Asked about food regulation under the Trump administration, the CEO said Kerry would be well positioned to help food producers roll out healthier offerings, with technologies to reduce salt, sugar and fat.

"The overall philosophy seems to be, you know, Make America Healthy Again. And I feel we're very well positioned to help customers to make packaged food healthier," he said.

Kerry has not seen any evidence of customers stocking up ahead of possible tariffs, Mr Scanlon added.

He also said that a change in its listing on the Irish Stock Exchange is not on the company's agenda.

The food technology and ingredients company said today that its profit after tax for the year came to €673m, down from €728m in 2023, while it has declared a final dividend of 89 cent per share.

Its total dividend for 2024 was up 10.1% to 127.1 cent.

Kerry said that while a number of its markets remained subdued, 2024 represented a more "normalised" year relative to recent history.

"Customer innovation activity was more weighted towards renovation of existing products, with an increased focus on nutritional profile enhancement and cost optimisation," it said.

"A significant level of new product innovation concentrated on addressing increased consumer demand for new taste experiences and providing relative value options," it added.

Edmond Scanlon, Kerry's CEO

Kerry said that revenues at its Taste & Nutrition division rose by 3.4% to €6.929 billion, while EBITDA was up 5.9% to €1.256 billion with continued progression during the year.

It noted that foodservice performed strongly with volume growth of 6.8%, supported by new menu innovations, seasonal products and solutions designed to reduce operational costs and simplify processes, while growth in the retail channel of 1.8% reflected good performances in the Americas and APMEA.

"The year's growth was led by innovations incorporating Kerry's broad range of taste and proactive health technologies. Proactive health also delivered excellent growth, most notably in technologies for digestive, cognitive and women's health," it added.

Business volumes in emerging markets increased by 6.5%, with good growth across the Middle East, Africa, LATAM and Southeast Asia.

Meanwhile, revenue at its Dairy Ireland division was up 1.6% to €1.315 billion, with EBITDA up 17.6% to €63m on the back of Dairy Consumer Products' growth and mix development, combined with a
recovery in Dairy Ingredients.

As previously announced, the transaction for the initial disposal of 70% of Kerry Dairy Ireland by Kerry Group to Kerry Co-Operative Creameries Limited completed at the end of the year.

Edmond Scanlon said Kerry's strong performance across the year reflected continued volume progression in Taste & Nutrition and strong margin expansion across the business.

"We continued to strategically evolve our portfolio, including further developing our Biotechnology Solutions capability and the significant divestment of Kerry Dairy Ireland, which resulted in Kerry becoming a pure-play taste and nutrition company," he said.

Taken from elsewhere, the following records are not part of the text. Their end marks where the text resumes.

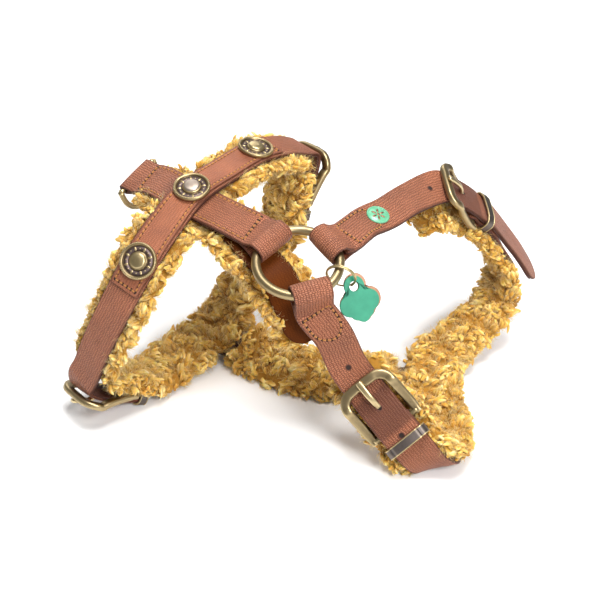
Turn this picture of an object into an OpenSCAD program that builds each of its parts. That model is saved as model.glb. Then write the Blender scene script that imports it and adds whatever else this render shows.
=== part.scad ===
// Small dog harness of stitched leather straps with a fleece lining.
// The neck loop and the girth loop meet at a ring over the withers, and a
// short strap under the chest joins them. +Z is up, and the harness stands
// on its lower straps as if it were worn.

/* [Straps] */
// Width of the neck straps
neck_w = 20; // [19:0.5:20]
// Width of the girth strap that goes over the back
girth_w = 19; // [18:0.5:20]
// Width of the strap between the D ring and the O ring
back_w = 22; // [20:0.5:22]
// Thickness of a strap of two leather layers
strap_t = 2.8; // [2.6:0.1:2.8]
// Rounding of a strap's edges
edge = 0.7; // [0.4:0.1:0.8]

/* [Lining] */
// Width of the fleece lining
lining_w = 30; // [28:0.5:30]
// Thickness of the fleece lining
lining_t = 7; // [5:0.5:7.5]

/* [Hardware] */
// Radius of the O ring, to the middle of its wire
ring_r = 20.8; // [20.6:0.1:21]
// Radius of the O ring's wire
ring_wire = 2.4; // [2.2:0.1:2.4]
// Length of a buckle, from its heel bar to its end bar
buckle_len = 26; // [25:0.5:27]
// Half width of a buckle, to the middle of its side bars
buckle_half = 13.6; // [13.4:0.1:14]
// Radius of a buckle's heel bar
heel_r = 1.5; // [1.4:0.05:1.5]
// Radius of a concho
concho_r = 9.6; // [9:0.1:9.8]

/* [Hidden] */

$fn = 48;

// Moves the harness so that its origin is the middle of its footprint
stand = [-5.99, 8.63, 0.38];
// Steps along a route between two of its points
steps = 5;
// Running clearance between a heel bar and its bore
run = 0.08;
// Half thickness of a strap
half_t = strap_t / 2;
// Radius of the leather folded around a heel bar
heel_fold = heel_r + run + 1.5;
// Radius of the eye that a ring fold leaves for the ring's wire
ring_eye = ring_wire + 1.8;
// Outer radius of a ring fold
ring_fold = ring_eye + 1.4;
// Height of the end bar above the heel bar
bar_rise = 7.8;
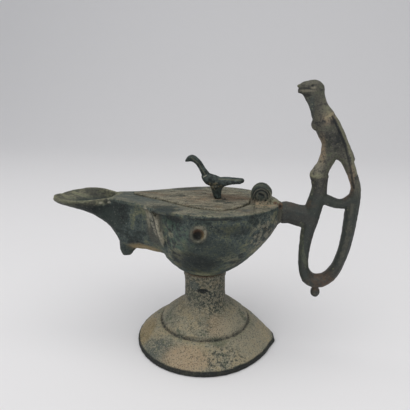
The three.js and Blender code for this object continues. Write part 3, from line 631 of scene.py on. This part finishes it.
def foot_bronze():
    """Grey-tan pitted foot with ochre and clay patches, painted shadow of the bowl on the stem, a dark
    crease and a nearly black rim.
    """
    b = Board("foot_bronze")
    broad = b.noise(14, 6, 0.62)
    fine = b.noise(3.0, 6, 0.74)
    speck = b.noise(0.85, 4, 0.7)
    blots = b.noise(1.9, 4, 0.7)
    mixed = b.sum_of((broad, 0.4), (fine, 0.35), (speck, 0.25))
    b.base = b.ramp(mixed, [
        (0.38, "deep"), (0.44, "moss"), (0.495, "stone"), (0.56, "sand"), (0.64, "stone")])
    b.paint("slate", b.patch((-24, -31, 6), (13, 10, 8)), b.step(fine, 0.42, 0.56), 0.8)
    b.paint("slate", b.patch((-20, -12, 20), (10, 12, 9)), b.step(fine, 0.45, 0.6), 0.65)
    b.paint("clay", b.patch((-4.5, -40, 8), (15, 9, 7), 0.6, 0.6))
    b.paint("clay", b.patch((12, -22, 22), (8, 9, 6), 0.7, 0.45))
    b.paint("stone", b.patch((22, -16, 19), (10, 12, 9), 0.8, 0.5))
    b.paint("ochre", b.patch((-39, -14, 9), (8, 13, 9), 0.6, 0.6))
    b.paint("stone", b.patch((32, -16, 10), (13, 16, 9), 0.8, 0.45))
    b.paint("rust", b.patch((-8, -38, 8), (16, 10, 8)), b.step(blots, 0.54, 0.64), 0.45)
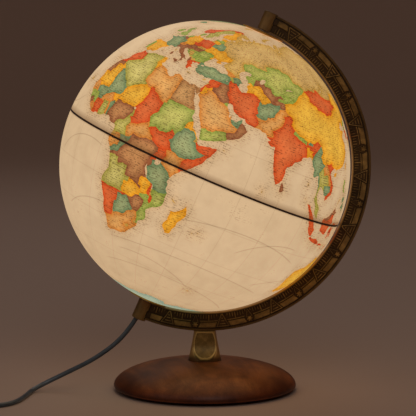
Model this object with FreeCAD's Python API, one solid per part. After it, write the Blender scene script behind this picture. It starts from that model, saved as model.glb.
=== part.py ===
import FreeCAD, Part
import math
import os

# An illuminated desktop globe, 300 mm across, on a domed wooden base. Millimetres, +Z up. The origin is
# the centre of the base on the surface that it stands on. The graduated arm lies in the XZ plane on the
# +X side, and the polar axis leans 23.5 degrees towards +X, through the globe's centre straight above
# the origin.

V = FreeCAD.Vector
Z_AXIS = V(0, 0, 1)
Y_AXIS = V(0, 1, 0)

# ---- driving dimensions ----
TILT = 23.5  # degrees between the polar axis and the vertical
CENTRE_Z = 234.0  # height of the globe's centre
GLOBE_R = 150.0
GLOBE_WALL = 1.5
NORTH_HOLE_R = 5.0
SOUTH_HOLE_R = 19.0  # lets the lamp through
RUNNING_GAP = 0.05  # radial clearance of the running fits

ARM_INNER_R = 152.3
ARM_OUTER_R = 171.5
ARM_HALF = 5.6  # half the arm's thickness over its plain bands
ARM_SUNK_HALF = 4.5  # the same in its recess and groove
RELIEF_HALF = 6.0  # the same over its raised triangles
BLOCK_R = 7.5
UPPER_BLOCK = (152.5, 172.3)  # from and to, along the polar axis
LOWER_BLOCK = (-173.5, -152.5)

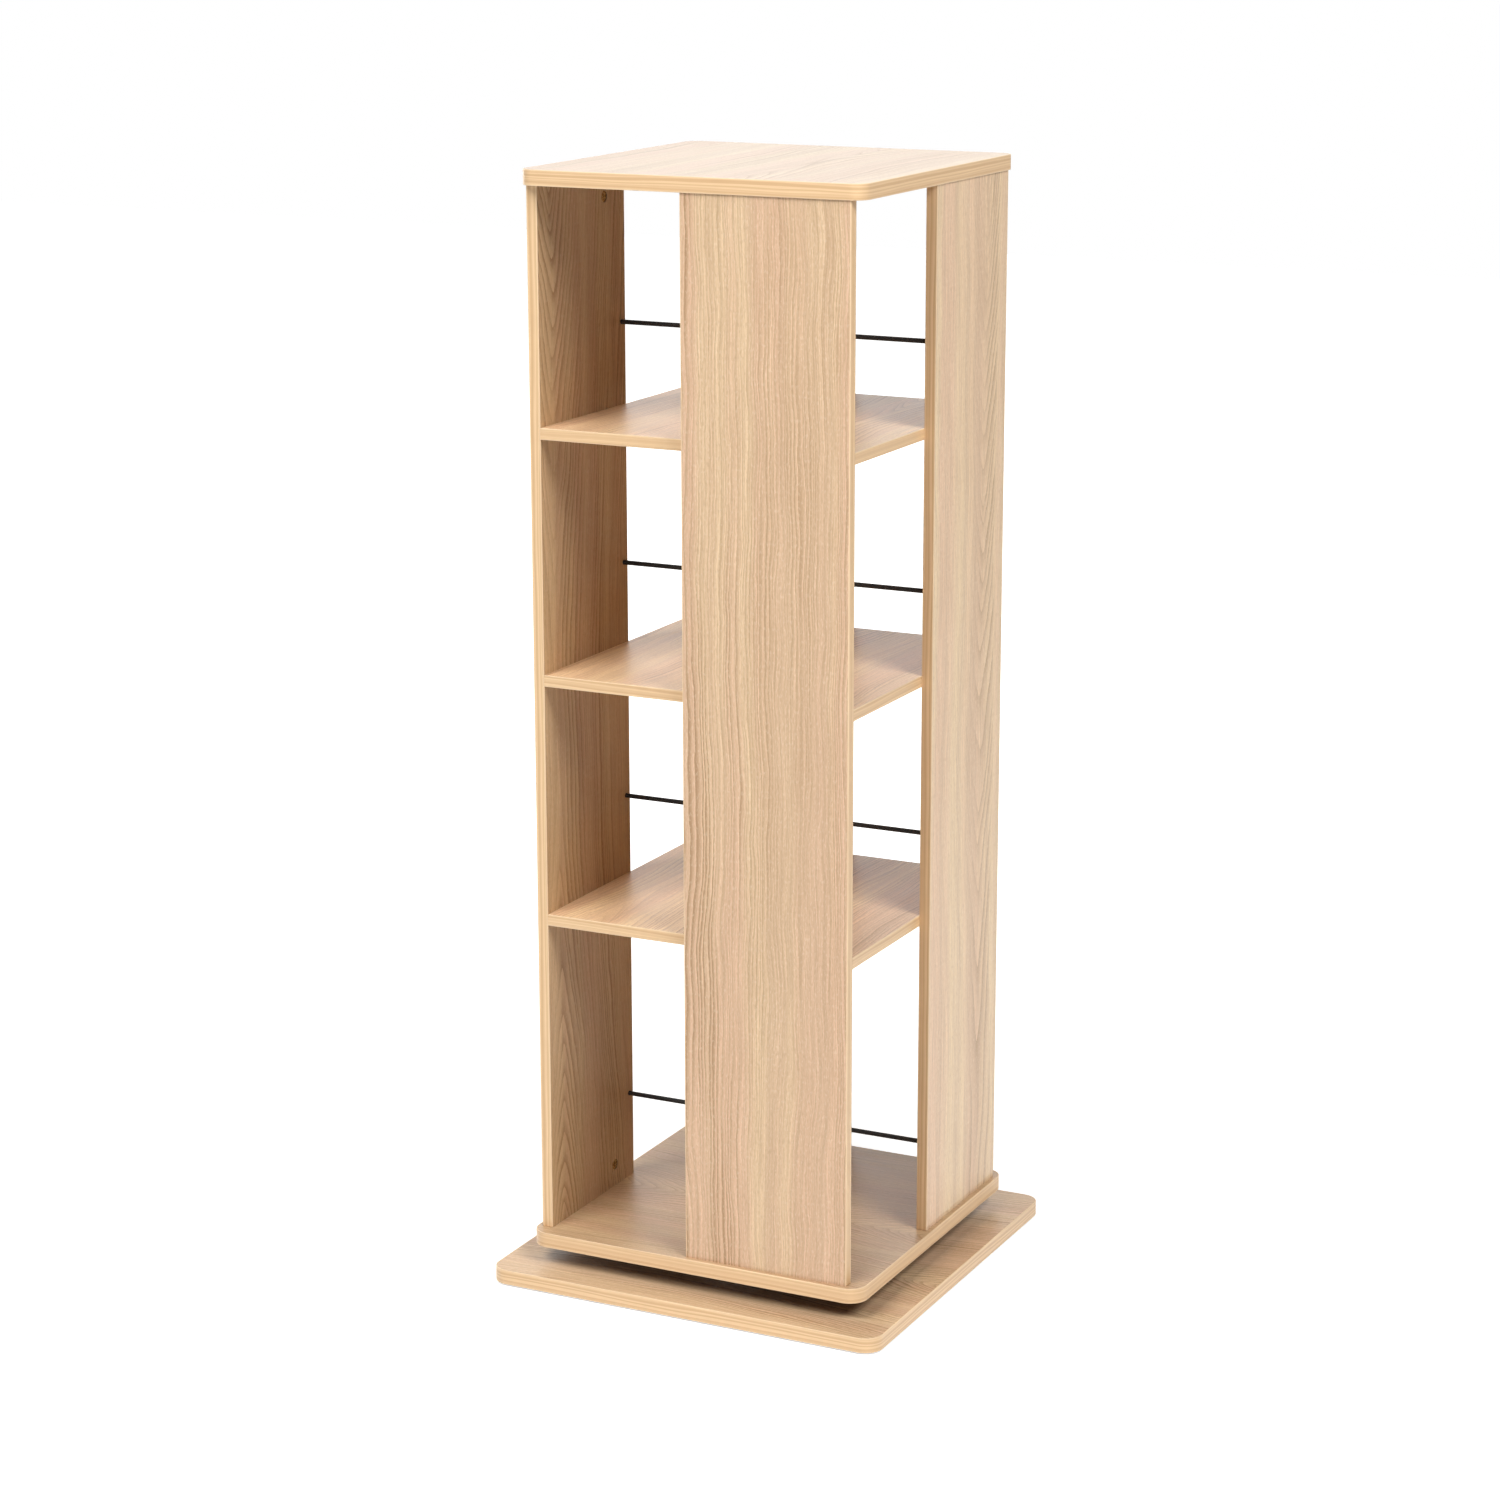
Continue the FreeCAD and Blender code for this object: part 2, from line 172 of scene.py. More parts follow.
floor_mesh.materials.append(floor_paint)

surround = bpy.data.worlds.new("surround")
surround.use_nodes = True
tree = surround.node_tree
tree.nodes.clear()
white = add_node(tree, "Background", {
    "Color": (1, 1, 1, 1),
    "Strength": by_ray(tree, white_in_view, white_in_gloss, white_on_matt)})
add_node(tree, "OutputWorld", {"Surface": white.outputs[0]})
scene.world = surround

for name, azimuth, elevation, distance, width, height, power in lamps:
    light = bpy.data.lights.new(name, "AREA")
    light.shape, light.size, light.size_y = "RECTANGLE", width, height
    light.energy = power
    lamp = bpy.data.objects.new(name, light)
    lamp.matrix_world = looking_at(camera_target, math.radians(azimuth),
                                   math.radians(elevation), distance)
    lamp.visible_camera = False
    scene.collection.objects.link(lamp)


# ---- base board --------------------------------------------------------------------
# The fixed square foot: chipboard faced with printed oak paper under melamine, its
# corners rounded, its cut edge covered by a glued band. It stays still on the floor.

X, Y, Z = np.eye(3)
laminate_light = (0.884, 0.652, 0.396, 1)
laminate_pink = (0.841, 0.566, 0.363, 1)
laminate_grey = (0.700, 0.480, 0.300, 1)
laminate_dark = (0.460, 0.270, 0.135, 1)
laminate_fleck = (1.000, 0.830, 0.620, 1)
laminate_rough = (0.34, 0.46)
laminate_relief, relief_depth = 0.35, 0.0001
chip_light = (0.50, 0.36, 0.22, 1)
chip_dark = (0.22, 0.14, 0.08, 1)
chip_scale = 420.0
# Painted shade: a plain dark brown sheet under the base and bottom boards
shade_sheet_light = (0.23, 0.15, 0.09, 1)
shade_sheet_dark = (0.15, 0.095, 0.055, 1)
shade_sheet_scale, shade_sheet_detail = 260.0, 3.0
shade_sheet_depth = 0.010               # painted shade: the dark sheet starts this far under a board's face
other_side_shift = 9.0            # the print on a board's other face is this far along
square_on = (0.6, 0.8)            # surfaces this square to the faces carry the print
gloss_span = (0.3, 0.7)           # the part of a noise that moves a gloss

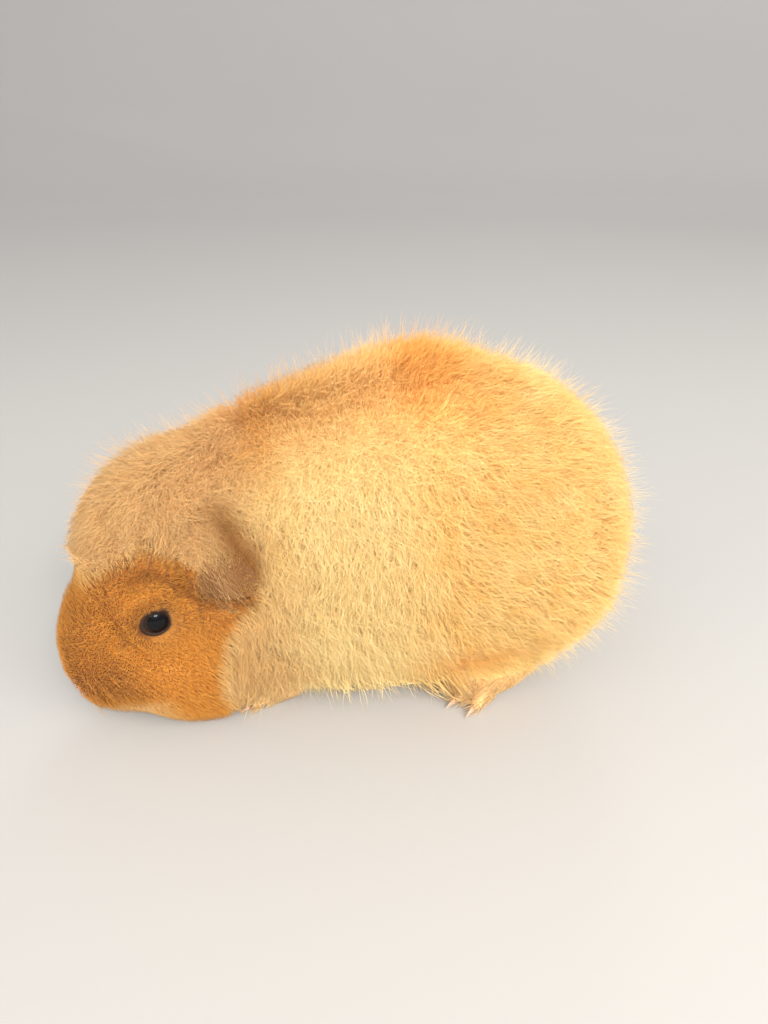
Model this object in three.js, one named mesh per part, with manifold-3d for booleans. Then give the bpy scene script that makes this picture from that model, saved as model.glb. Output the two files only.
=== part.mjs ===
// A life-size, still model of a long-haired guinea pig, crouched with its head low and turned a little to its left.
// Millimetres, +Z up, head towards -X, the animal's left side towards -Y, floor at Z = 0.
// Every solid reaches out to the tips of the coat. Head and body are one rounded field, parted by thin cuts.
import * as THREE from 'three';
import { mergeVertices } from 'three/addons/utils/BufferGeometryUtils.js';
import Module from 'manifold-3d';

const wasm = await Module();
wasm.setup();

// Driving dimensions.
const gap = 0.3; // between neighbouring solids
const span = 400; // longer than the animal: half spaces, and where each wrapping ray starts
const headDetail = 9; // how finely the head is wrapped
const bodyDetail = 8;
const bodyCentre = [18, 0, 56]; // the body is wrapped round this point
const headCentre = [-4, 0, 4]; // the head is wrapped round this point of the head frame

// The head frame has x towards the nose, y to the animal's left and z up, with its origin between the eyes.
const headAt = [-70, -6.2, 40.7];
const headPitch = 23.7; // nose down
const headYaw = 16.1; // nose to the animal's left
const headRoll = 5.6; // crown to the animal's right

const neckFront = { at: [-40, 0, 55], pitch: 5, yaw: 12 }; // cut between head and neck
const neckBack = -18; // row x of the cut between neck and trunk
const rumpFront = 36; // row x of the cut between trunk and rump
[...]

"As we look to 2025, Kerry remains strongly positioned for good market outperformance due to our unique positioning with our customers as an innovation and renovation partner," the CEO said.

"We expect to deliver good volume growth and strong margin expansion, resulting in constant currency adjusted earnings per share growth of 7% to 11%, after the dilution from the Kerry Dairy Ireland disposal," he added.

Kerry has multiple manufacturing and supply operations globally, including in the US, however Mr Scanlon said they will wait and see what new policies or tariffs are implemented by the Trump administration.

"Our strategy and our philosophy is very much to operate a local production environment or to be in a local production environment, and our strategy is to source and develop manufacture in the countries in which we operate and that's largely the same in the US," said Mr Scanlon said on RTÉ's Morning Ireland .

"We have to see how things play out but based on that strategy, we do feel we're somewhat insulated from tariffs to a large degree, but ultimately we're just going to have to see how things play out," he added.

Shares in Kerry ended lower in Dublin trade today.